Although he shows sympathy and concern for society, Yu declines to pass judgment on the times. "A good era can have a bad reality, while a bad era can have wonderful things as well. Social realities are complicated and varied," Yu shared his opinion in an interview with the Global Times in an e-mail interview. "China just changes fast, too fast."

As the country has changed so too has Yu's understanding of China and its realities. "My views change over time, but it is a gradual change."

One thing that remains unchanged is his determination to take a hard look at social realities, depicting shabby shelters and the pain and misery of disadvantaged groups. This attitude is prevalent in many of his works, from the early To Live and Chronicle of a Blood Merchant to his latest novel The Seventh Day.

An important realist writer in China, Yu pointed out that it is usually the imbalances in society that stimulate a writer to write.

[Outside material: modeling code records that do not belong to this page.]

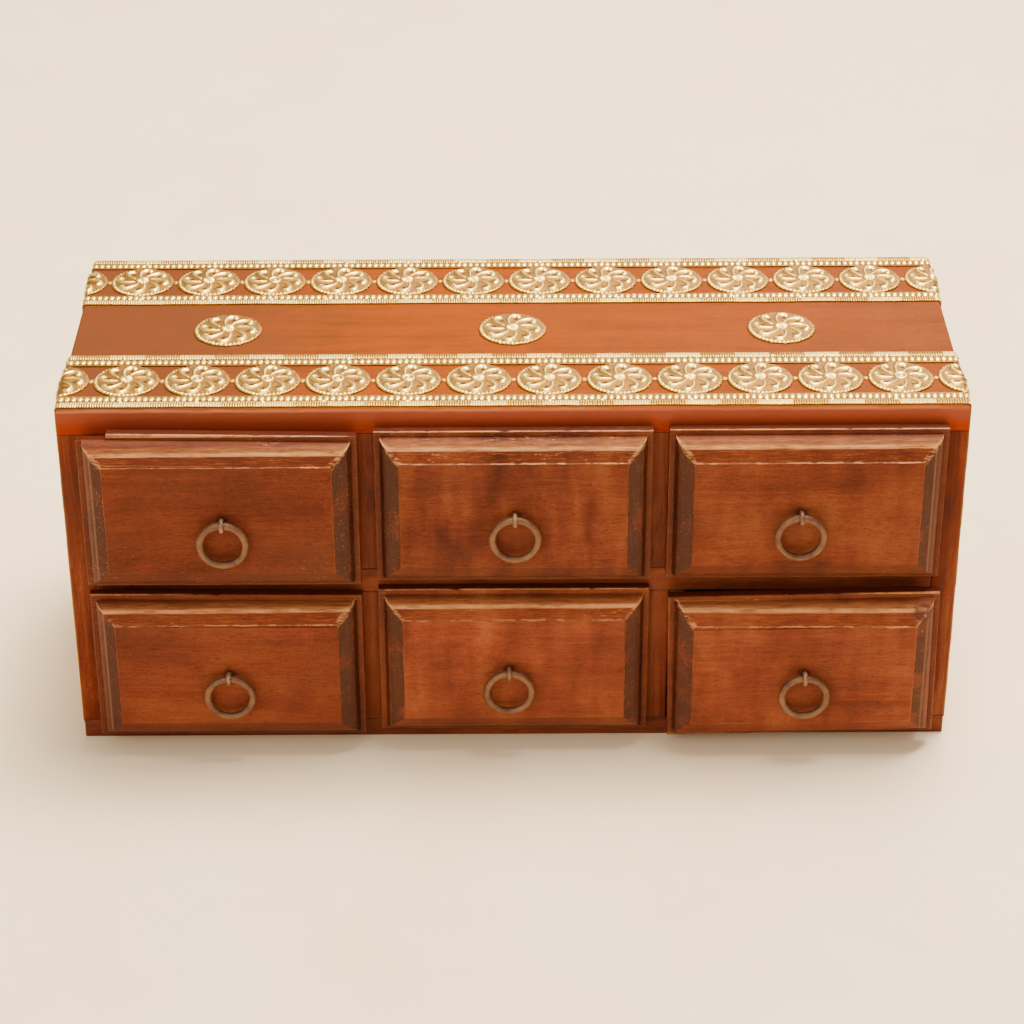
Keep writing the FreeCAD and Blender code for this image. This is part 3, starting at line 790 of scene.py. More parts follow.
@dataclass(frozen=True)
class AgedMetal:
    """Brown aged brass of the rings and pins."""

    name: str
    seed: float = 0.0
    patina: Triple = paint("4F301F")
    rubbed: Triple = paint("795537")
    dirt: Triple = paint("2C180D")

    def material(self) -> bpy.types.Material:
        """Make a patina that is rubbed in patches and pitted all over.

        Returns:
            The material.
        """
        recipe = Recipe(self.name)
        place = recipe.place((self.seed * 19, 0, 0))
        cloud = recipe.noise(place, 0.22, 4, 0.6)
        pits = recipe.noise(place, 1.9, 4, 0.65)
        colour = recipe.ramp(cloud + (pits - 0.5) * 0.4, [(0.3, self.patina), (0.66, self.rubbed)])
        dirty = recipe.rise(pits, 0.56, 0.7)
        colour = recipe.mix(dirty * 0.6, colour, self.dirt)
        dull = 0.48 + (pits - 0.5) * 0.3
        sockets = {"Base Color": colour, "Metallic": 0.5 - dirty * 0.3, "Roughness": dull}
        return recipe.finish(sockets, pits * 0.7 + cloud * 0.6, 0.12)


# ---- meshes ----


def to_piece(bm: bmesh.types.BMesh, name: str, body: str, material: bpy.types.Material,
             nodes: Iterable[str] = ()) -> bpy.types.Object:
    """Turn a finished bmesh into a piece of the chest.

    Args:
        bm: The mesh, which is freed.
        name: The piece's name.
        body: The body it moves with.
        material: Its finish.
        nodes: The nodes it stands for.

    Returns:
        The piece, with its object at the origin.
    """
    bmesh.ops.scale(bm, vec=(MM,) * 3, verts=bm.verts)
    mesh = bpy.data.meshes.new(name)
    bm.to_mesh(mesh)
    bm.free()
    mesh.materials.append(material)
    piece = bpy.data.objects.new(name, mesh)
    bpy.context.collection.objects.link(piece)
    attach(piece, body)
    if nodes:
        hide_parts(*nodes)
    log.info("%s: %d faces on %s", name, len(mesh.polygons), body)
    return piece


def smooth_by_angle(bm: bmesh.types.BMesh, degrees: float) -> None:
    """Shade smoothly over edges flatter than an angle.

    Args:
        bm: The mesh.
        degrees: The angle.
    """
    limit = math.radians(degrees)
    for face in bm.faces:
        face.smooth = True
    for edge in bm.edges:
        edge.smooth = len(edge.link_faces) == 2 and edge.calc_face_angle(0) < limit


def node_copy(node: bpy.types.Object) -> bmesh.types.BMesh:
    """Copy a node of the frame, merged, in millimetres and with its flat faces whole.

    Args:
        node: The node's object.

    Returns:
        The copy.
    """
    bm = bmesh.new()
    bm.from_mesh(node.data)
    bmesh.ops.scale(bm, vec=(1 / MM,) * 3, verts=bm.verts)
    bmesh.ops.remove_doubles(bm, verts=bm.verts, dist=MM)
    bmesh.ops.dissolve_limit(bm, angle_limit=math.radians(1), verts=bm.verts, edges=bm.edges)
    return bm


def soften(bm: bmesh.types.BMesh, width: float) -> None:
    """Round the arrises of a board and mark them in the corner attribute "arris".

    Args:
        bm: The board.
        width: How wide the rounding is.
    """
    limit = math.radians(40)
    sharp = [e for e in bm.edges if len(e.link_faces) == 2 and e.calc_face_angle(0) > limit]
    made = bmesh.ops.bevel(bm, geom=sharp, offset=width, offset_type="OFFSET", affect="EDGES", segments=3,
                           profile=0.5, material=-1, clamp_overlap=True)
    layer = bm.loops.layers.float.new("arris")
    for face in made["faces"]:
        for loop in face.loops:
            loop[layer] = 1.0


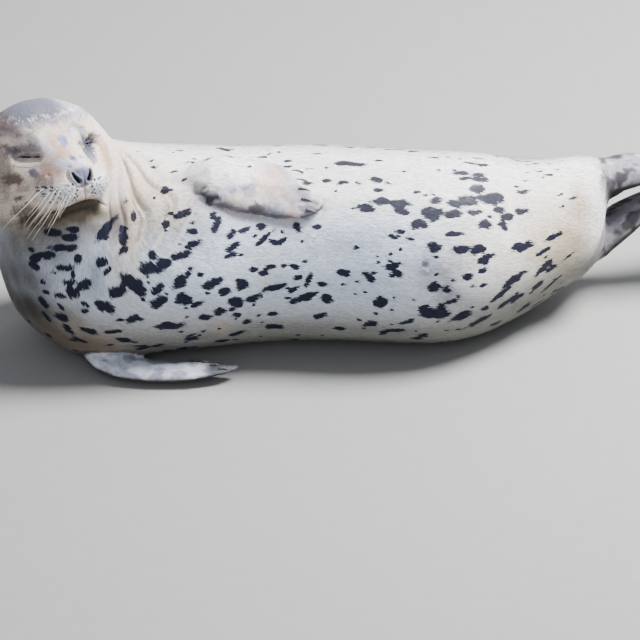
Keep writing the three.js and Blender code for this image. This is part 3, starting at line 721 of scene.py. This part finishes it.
# Patches on the head: left, up, reach across, reach up, colour, share.
HEAD_PATCHES = [
    (-43, 15, 17, 6, (84, 86, 104), 0.65), (-54, 12, 8, 10, (70, 66, 78), 0.6),
    (-34, 23, 7, 6, (92, 96, 120), 0.6), (-38, 31, 8, 4, (104, 108, 130), 0.5),
    (-22, 18, 6, 14, (206, 206, 214), 0.8), (-45, 0, 16, 3.5, (226, 220, 208), 0.8),
    (-42, -13, 5, 6, (66, 76, 112), 0.85), (-61, -17, 9.5, 8, (74, 54, 46), 0.85),
    (-57, -30, 7, 5, (150, 126, 114), 0.6), (-58, -41, 5, 5, (70, 52, 46), 0.85),
    (-37, -21, 7, 10, (158, 128, 116), 0.7), (-28, -10, 8, 8, (196, 154, 140), 0.8),
    (-6, 8, 10, 9, (214, 170, 152), 0.8), (-12, 22, 8, 8, (200, 160, 146), 0.6),
    (-2, 18, 5, 7.5, (104, 122, 172), 0.85), (20, 28, 11, 5, (96, 100, 122), 0.6),
    (28, 20, 8, 8, (88, 92, 116), 0.6), (17, 23, 5, 7, (232, 232, 238), 0.7),
    (18, 4, 8, 8, (232, 214, 204), 0.5), (32, 6, 17, 12, (36, 40, 60), 0.95),
    (29, -6, 11, 8, (78, 84, 108), 0.8), (-12, -5, 10, 6, (214, 220, 236), 0.8),
    (6, -8, 9, 5, (206, 214, 234), 0.8), (-3, 0, 3.5, 3, (84, 92, 128), 0.85),
    (-10, -8, 2.5, 2.5, (110, 116, 150), 0.6), (8, -1, 3, 2.5, (120, 126, 156), 0.6),
    (56, -11, 8, 22, (178, 146, 118), 0.85), (60, 14, 8, 14, (212, 204, 204), 0.7),
    (52, -50, 9, 16, (176, 176, 184), 0.6), (-46, 43, 8, 16, (110, 92, 86), 0.7),
    (-72, 0, 14, 44, (112, 98, 90), 0.6), (-30, -62, 20, 8, (116, 104, 84), 0.7),
    (-50, -60, 12, 12, (84, 74, 66), 0.8), (-40, -74, 18, 12, (60, 52, 46), 0.9),
    (-4, -73, 24, 9, (70, 64, 58), 0.75),
]


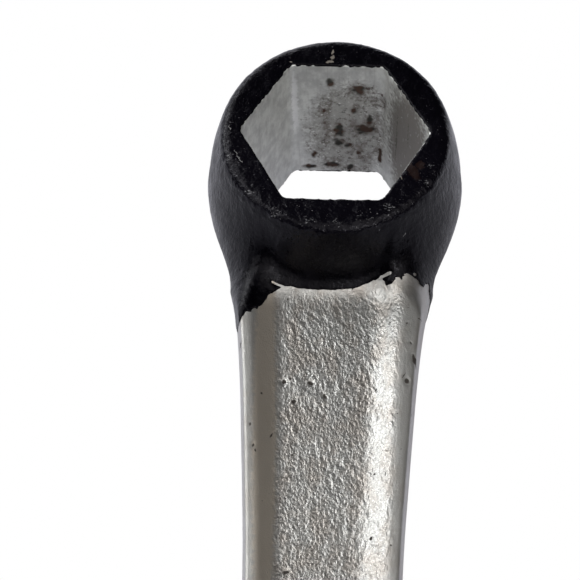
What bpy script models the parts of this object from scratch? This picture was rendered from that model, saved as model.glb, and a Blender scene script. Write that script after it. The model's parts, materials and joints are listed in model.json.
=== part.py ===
"""A 24 mm combination wrench: one drop forging under three coats of paint.

The wrench lies flat. +Z runs along the axis of the box end, and +Y from the open jaw to the
box end. The origin is on the surface it lies on, under the middle of its bounding box.
Everything is in metres.
"""

import math

import bmesh
import bpy
from mathutils import Matrix, Vector

# Nut size and overall length
ACROSS_FLATS = 0.0242                 # a 24 mm nut and its clearance
CENTRE_DISTANCE = 0.245               # axis of the box end to the middle of the jaw
DRAFT = math.radians(7)               # of the shank's sides, both ways from the parting line

# Box end
RING_HEIGHT = 0.0274
RING_RADIUS = 0.01915                 # at the parting line, halfway up, across the shank
RIM_RADIUS = 0.0165                   # at both faces, before their edges are rounded
RING_STRETCH = 1.035                  # length along the shank over width across it
RING_EDGE = 0.0014                    # rounding of both rims
RING_STEPS = 48                       # sides of the turned ring
RIM_STEPS = 3                         # facets of a rim's rounding
BARREL_STEPS = 3                      # facets from a rim to the parting line

# Shank, an I section: two rails with a sunken web between them, front and back
RAIL_HALF_HEIGHT = 0.0050
WEB_HALF_HEIGHT = 0.0030
SHANK_HALF_WIDTH = 0.01025            # at its narrowest
SHANK_TAPER = 0.0743                  # half width gained for each metre towards the box end
TAPER_START = 0.0664                  # from the box end's axis
TAPER_BLEND = 0.0060
WEB_SHARE = 0.565                     # of the shank's width, before its flares
RAIL_SLOPE = 0.0021                   # width of the slope from the web up to a rail
RAIL_EDGE = 0.0011                    # rounding of the rails' outer edges
CROWN = 0.0002                        # rise of the web and the neck towards the middle
WEB_END = 0.0430                      # where the web runs out, from the middle of the jaw
WEB_TIP = 0.0006                      # least half width of the web, where it runs out
SHANK_START = 0.0080                  # from the box end's axis, inside the ring
SHANK_FINISH = 0.0190                 # from the middle of the jaw, inside the head

# Fillets between the shank and its two ends
FILLET_RADIUS = 0.0030                # box end's wall to the web
RING_FLARE = 0.0012
RING_FLARE_LENGTH = 0.0050
JAW_FLARE = 0.0052
JAW_FLARE_LENGTH = 0.0065
JAW_FLARE_REACH = 0.0208              # from the middle of the jaw

# Open end
JAW_ANGLE = math.radians(15)
HEAD_RADIUS = 0.0260
HEAD_HALF_HEIGHT = 0.0060
HEAD_EDGE = 0.0018
HEAD_STEPS = 30
TIP_LENGTH = 0.0258                   # middle of the jaw to the tips
TIP_CHAMFER = (0.0035, 0.0012)        # across and along the tip's outer corner
TIP_SHOULDER = 0.0205
TIP_HALF_WIDTH = 0.0196               # at the shoulder
PRONG_ANGLE = math.radians(28)        # where the round head gives way to the prongs
RELIEF_RADIUS = 0.0020                # round at the bottom of the throat
RELIEF_SETBACK = 0.0008

# Coats of paint
COAT = 0.0005
GAP = 0.0003                          # between any two pieces
RING_COAT_RADIUS = 0.0216             # the black paint on the box end stops here
JAW_COAT_RADIUS = 0.0320              # and here on the open end

# Places worked out from the dimensions above
HEX_SIDE = ACROSS_FLATS / math.sqrt(3)
TIP_REACH = (TIP_LENGTH * math.cos(JAW_ANGLE)
             + (TIP_HALF_WIDTH - TIP_CHAMFER[0]) * math.sin(JAW_ANGLE))
RING_REACH = RING_RADIUS * RING_STRETCH
RING_Y = (CENTRE_DISTANCE + TIP_REACH - RING_REACH) / 2
JAW_Y = RING_Y - CENTRE_DISTANCE
PARTING_Z = RING_HEIGHT / 2
BEYOND = 0.02                         # how far a cutter runs past what it cuts


def new_collection(name):
    """Add an empty collection to the scene."""
    collection = bpy.data.collections.new(name)
    bpy.context.scene.collection.children.link(collection)
    return collection


def add_object(name, mesh, collection):
    """Link a mesh as a named object."""
    obj = bpy.data.objects.new(name, mesh)
    collection.objects.link(obj)
    return obj


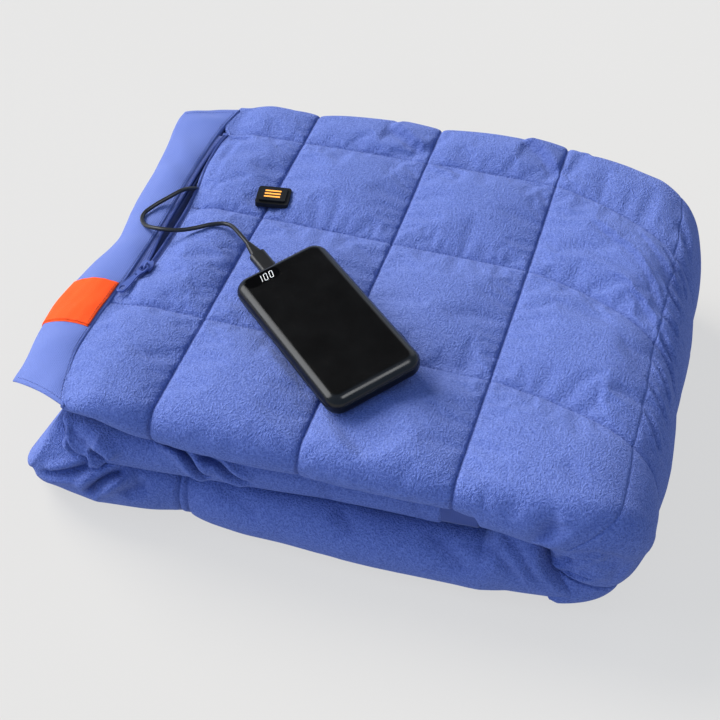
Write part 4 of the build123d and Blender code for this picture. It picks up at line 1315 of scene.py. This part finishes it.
def bank_matrix(x, y, z):
    """Text frame on the power bank: runs across it, its top towards the plug."""
    m_ = Matrix.Identity(4)
    ax, ay, az = BYD.normalized(), -BX.normalized(), BZ.normalized()
    for r_ in range(3):
        m_[r_][0], m_[r_][1], m_[r_][2] = ax[r_], ay[r_], az[r_]
    o_ = BANK_POS + BX * x + BYD * y + BZ * z
    m_.translation = o_
    return m_


def bar_outline(x0, y0, x1, y1, w_):
    """A segment with pointed ends, from one point to the other."""
    d = Vector((x1 - x0, y1 - y0))
    l = d.length
    d /= l
    n_ = Vector((-d.y, d.x)) * w_ / 2
    a, b = Vector((x0, y0)), Vector((x1, y1))
    return [tuple(a), tuple(a + d * w_ / 2 - n_), tuple(b - d * w_ / 2 - n_), tuple(b), tuple(b - d * w_ / 2 + n_), tuple(a + d * w_ / 2 + n_)]


def digit(ch, x, y, w_, h_, t_):
    """Seven-segment strokes; x, y is the digit's lower left corner."""
    g = t_ * 0.16
    on = {"1": "bc", "0": "abcdef"}[ch]
    ends = {"a": (x, y + h_, x + w_, y + h_), "b": (x + w_, y + h_, x + w_, y + h_ / 2), "c": (x + w_, y + h_ / 2, x + w_, y),
            "d": (x, y, x + w_, y), "e": (x, y + h_ / 2, x, y), "f": (x, y + h_, x, y + h_ / 2)}
    out = []
    for k in on:
        x0, y0, x1, y1 = ends[k]
        d = Vector((x1 - x0, y1 - y0)).normalized() * g
        out.append(bar_outline(x0 + d.x, y0 + d.y, x1 - d.x, y1 - d.y, t_))
    return out


DW, DH, DT, DP = 0.0021, 0.0058, 0.00038, 0.0041
segsd = digit("1", -0.0061, -DH / 2, DW, DH, DT) + digit("0", -0.0061 + DP, -DH / 2, DW, DH, DT) + digit("0", -0.0061 + 2 * DP, -DH / 2, DW, DH, DT)
segsd = [[(x_ + 0.22 * y_, y_) for x_, y_ in o_] for o_ in segsd]
dm = bank_matrix(-0.0554, -0.0118, 0.00788)
digits = join_pieces([flat_plate("seg", [o_], 0.00003, 0.00001, DIGIT, dm) for o_ in segsd], "display_digits")
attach(digits, "power_bank")

# the line where the bank's covers meet, a fine bead round three sides
bead = []
bw, bl, br_ = 0.03341, 0.06641, 0.0104
for cx_, cy_, a0_ in ((bw - br_, bl - br_, 0), (bw - br_, -bl + br_, -90), (-bw + br_, -bl + br_, -180), (-bw + br_, bl - br_, -270)):
    for k_ in range(9):
        a_ = math.radians(a0_ + (90 if a0_ == 0 else 90) - 90 * k_ / 8)
        bead.append((cx_ + br_ * math.cos(a_), cy_ + br_ * math.sin(a_), 0.0))
bead = bead[4:-4]
bead_ob = wire_loop("bank_parting_bead", bead, 0.00014, BANK, bank_matrix(0, 0, 0.0021), cyclic=False)
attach(bead_ob, "power_bank")

# ------------------------------------------------------------------ stage and light
fm, nt, bs = new_mat("floor")
v = coords(nt)
col = ramp(nt, noise(nt, v, 3.0, 2.0, 0.5), [(0.3, (0.100, 0.100, 0.100)), (0.7, (0.104, 0.104, 0.104))])
nt.links.new(col, bs.inputs["Base Color"])
bs.inputs["Roughness"].default_value = 0.9
bs.inputs["Specular IOR Level"].default_value = 0.1
bs.inputs["Emission Color"].default_value = (1.0, 0.995, 0.985, 1)
bs.inputs["Emission Strength"].default_value = 0.618
fv = [(-30, -30, 0), (30, -30, 0), (30, 30, 0), (-30, 30, 0)]
floor = mesh_object("floor", fv, [(0, 1, 2, 3)], fm, smooth=False)

w = bpy.data.worlds.new("world")
sc.world = w
w.use_nodes = True
wt = w.node_tree
bg = wt.nodes["Background"]
bg.inputs["Strength"].default_value = 0.49
# a soft studio dome with one darker quarter, high and to the back left
tc = wt.nodes.new("ShaderNodeTexCoord")
dp = wt.nodes.new("ShaderNodeVectorMath")
dp.operation = "DOT_PRODUCT"
dp.inputs[1].default_value = (-0.375, 0.512, 0.772)
wt.links.new(tc.outputs["Generated"], dp.inputs[0])
rp = wt.nodes.new("ShaderNodeValToRGB")
rp.color_ramp.elements[0].position = 0.80
rp.color_ramp.elements[0].color = (0.74, 0.97, 1.34, 1)
rp.color_ramp.elements[1].position = 0.95
rp.color_ramp.elements[1].color = (0.055, 0.06, 0.07, 1)
wt.links.new(dp.outputs["Value"], rp.inputs["Fac"])
wt.links.new(rp.outputs["Color"], bg.inputs["Color"])


def sun(name, toward, strength, angle, color=(1, 1, 1), glossy=True):
    d = bpy.data.lights.new(name, "SUN")
    d.energy = strength
    d.angle = math.radians(angle)
    d.color = color
    o = link(bpy.data.objects.new(name, d))
    o.location = Vector(toward) * 2
    o.rotation_mode = "QUATERNION"
    o.rotation_quaternion = (-Vector(toward)).to_track_quat("-Z", "Y")
    o.visible_glossy = glossy
    return o


sun("key", (-0.72, 0.35, 0.60), 5.2, 34.0, (1.10, 1.0, 0.84), glossy=False)
sun("back", (0.20, 0.85, 0.60), 0.25, 40.0)
sun("front_fill", (-0.50, -0.85, 0.16), 0.68, 40.0, (0.60, 0.88, 1.45), glossy=False)
sun("box_left", (-0.85, -0.02, 0.50), 1.9, 42.0)
sun("box_top", (0.40, -0.22, 0.89), 0.80, 24.0).visible_diffuse = False
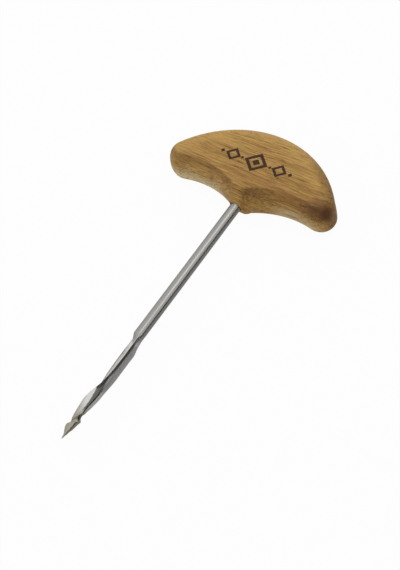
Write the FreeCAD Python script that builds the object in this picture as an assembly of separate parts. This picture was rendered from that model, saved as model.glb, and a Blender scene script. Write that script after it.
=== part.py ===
"""Gimlet: a crescent hardwood handle on a one-piece forged steel boring bit.

Working frame while the pieces are made: the mouth of the handle is the origin, the bit runs
along -Y, the handle lies along X and its flat faces look along +Z and -Z.  The finished pieces
are then moved so that the back face lies on Z = 0 and the box of the whole tool is centred.
"""
import FreeCAD, Part
import math
import os
from collections import namedtuple

Vector = FreeCAD.Vector

# ---- driving dimensions, mm and degrees ------------------------------------------------------
# handle
handle_length = 102.0          # tip to tip of the crescent
handle_height = 46.4           # mouth of the socket to the top of the crown
handle_thickness = 21.0        # the board that the handle is cut from
crown_radius = 60.0            # long outer arc
lobe_radius = 8.8              # rounded ends
scallop_radius = 51.7          # hollow under each wing, for the fingers
scallop_fall = 5.2             # full rounded underside: it has fallen back this far at a face
edge_radius = 5.8              # rounding of the crown
crease_radius = 1.8            # softened crease between a flat face and the underside
nose_width = 8.4               # keel between the two hollows, round the mouth
keel_setback = 1.4             # the keel has fallen back this much more than the hollows
nose_cove = 2.5                # hollow blend between the keel and a scallop
nose_edge = 1.5                # rounded sides of the keel
cove_angle = -27.0              # from the centre of that rounding to the cove's, above level
mouth_chamfer = 0.35           # broken edge of the socket

# bit, outside the handle
shank_diameter = 6.0
plain_length = 88.8            # round shank, from the mouth to the run-out of the channel
run_out_length = 5.1           # over which the shank opens into the channel
shell_length = 48.2            # open channel, run-out included
lead_length = 16.9             # screw point
shoulder_length = 1.5          # faint taper where the shank was drawn down for the channel
shoulder_drop = 0.06
channel_start_angle = 131.3    # where the channel looks at its upper end, from +X towards +Z
shell_twist = 150.9            # turn of the channel over its length, right-handed
twist_power = 4.8              # the turn starts slowly and gathers towards the point
screw_pitch = 11.1             # first turn of the screw point
pitch_gain = 0.69              # the pitch shrinks to this share at the very tip
screw_ease = 2.8               # length over which the twist of the shell becomes that of the screw

# bit, cross-sections
shell_half_width = 3.45        # from the axis to the outside of a lip
shell_belly = 4.28             # from the axis to the outside of the rounded back
lip_rise = 0.7                 # the lips stand this far beyond the axis
lip_thickness = 0.75
back_thickness = 1.35          # wall at the bottom of the channel
run_out_belly = 3.35           # rounded back where the channel has just opened
run_out_wall = 2.35            # wall there, the channel being still shallow
half_open_wall = 4.5           # and half-way along the run-out, where it has hardly begun
swell_half_width = 3.69        # where the shell has swung to the side, above the screw
swell_belly = 3.59
crest_radius = 2.92            # first crest of the screw point
second_crest_radius = 2.35
neck_root_radius = 1.9         # root where the shell becomes the screw
root_radius = 1.48             # root of the thread
last_crest_radius = 0.5
last_root_radius = 0.45
tip_radius = 0.12
last_crest_length = 1.6        # from there to the tip
land = 0.08                    # narrow flat left on an edge that runs out

# where those cross-sections lie: shares of the shell, then of the screw point
FULL_SHARE = 0.2               # the channel has its full form from here
SWING_SHARE = 0.5              # to here, where it starts to swing
SWELL_SHARE = 0.78
FIRST_CREST_SHARE = 0.13
SECOND_CREST_SHARE = 0.62

# bit, inside the handle
tang_depth = 31.0              # from the mouth to the end of the tang
spade_length = 12.0            # flattened end that stops the bit turning in the wood
spade_width = 7.6
spade_thickness = 3.2
fit_clearance = 0.05           # glue film between steel and wood, all round

# ---- values that follow from them ------------------------------------------------------------
half_thickness = handle_thickness / 2
shank_radius = shank_diameter / 2
shell_end = plain_length + shell_length
bit_reach = shell_end + lead_length
centre_shift = (bit_reach - handle_height) / 2
OUTLINE_ANGLES = (0, 18, 34, 48, 60, 70, 80, 90)     # round the crown's edge
ROUND = 0.5523                 # Bezier handle that gives a quarter circle
run_out_step = 1.7             # spacing of the cross-sections
shell_step = 4.2
turn_step = 30                 # and the most that the channel turns between two of them

# ---- handle ----------------------------------------------------------------------------------


def rounding(radius, height):
    """Half chord, at this height, of a quarter round that ends at a flat face."""
    past = max(abs(height) - (half_thickness - radius), 0)
    return math.sqrt(max(radius ** 2 - past ** 2, 0))


def crown_inset(height):
    """How far the crown has fallen back at this height across the board: a rounded edge."""
    return edge_radius - rounding(edge_radius, height)


def under_inset(fall, height):
    """The same for the underside: one full arc, with a small rounding at the flat face."""
    bulge = (half_thickness ** 2 + fall ** 2) / (2 * fall)
    level = half_thickness - crease_radius
    if abs(height) <= bulge * level / (bulge - crease_radius):
        return bulge - math.sqrt(bulge ** 2 - height ** 2)
    depth = math.sqrt((bulge - crease_radius) ** 2 - level ** 2)
    return bulge - depth - rounding(crease_radius, height)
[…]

"This is our life. We live in huge historic and materialistic gaps. We live between these two extremes all the time… We are all sick. Since I too am sick, it's more accurate to say I'm seeking a cure rather than just telling stories through writing," he writes in We Live in a Huge Gap, pointing out that the increasing economic gap has led to psychological imbalances in many people.

The limits of vision

Although Yu's new book has just come out, to this day people are still discussing Yu's The Seventh Day. An absurd story of a man's experiences after he dies and what he sees over the following seven days, Yu bluntly illustrates the wealth gap that exists in the country as well as the happiness and misery of life.

Yu's first novel in seven years, the book was highly anticipated before it came out. However, it also raised quite a bit of controversy after it hit bookstores. Since Yu depicted many important news events that had occurred in recent years in his novel, some regarded it more of a cluster of news clippings than a story possessing depth and imagination.

The criticism was so strong that Yu eventually had to issue a list of answers to the readers' questions through the publisher.

The controversy Yu faced with The Seventh Day actually reflects the increasing level of difficulty realist writers have when it comes to striking a balance between reality and imagination in writing today. Since, more often than not, what people can read and see in the news sometimes ends up being, according to Yu, "far more absurd" than what can be found in realist novels it becomes more difficult for writers to keep readers interested.

Additionally, writers are limited by their experiences, which means in the end that their "reality" may be different from someone else's.

"Reality is huge and a writer's writing can only reflect a part of it. It's like the relationship between a single star and the whole night sky," Yu wrote in his e-mail.

"No single writer can represent the entirety of reality. They can only show what they feel about it."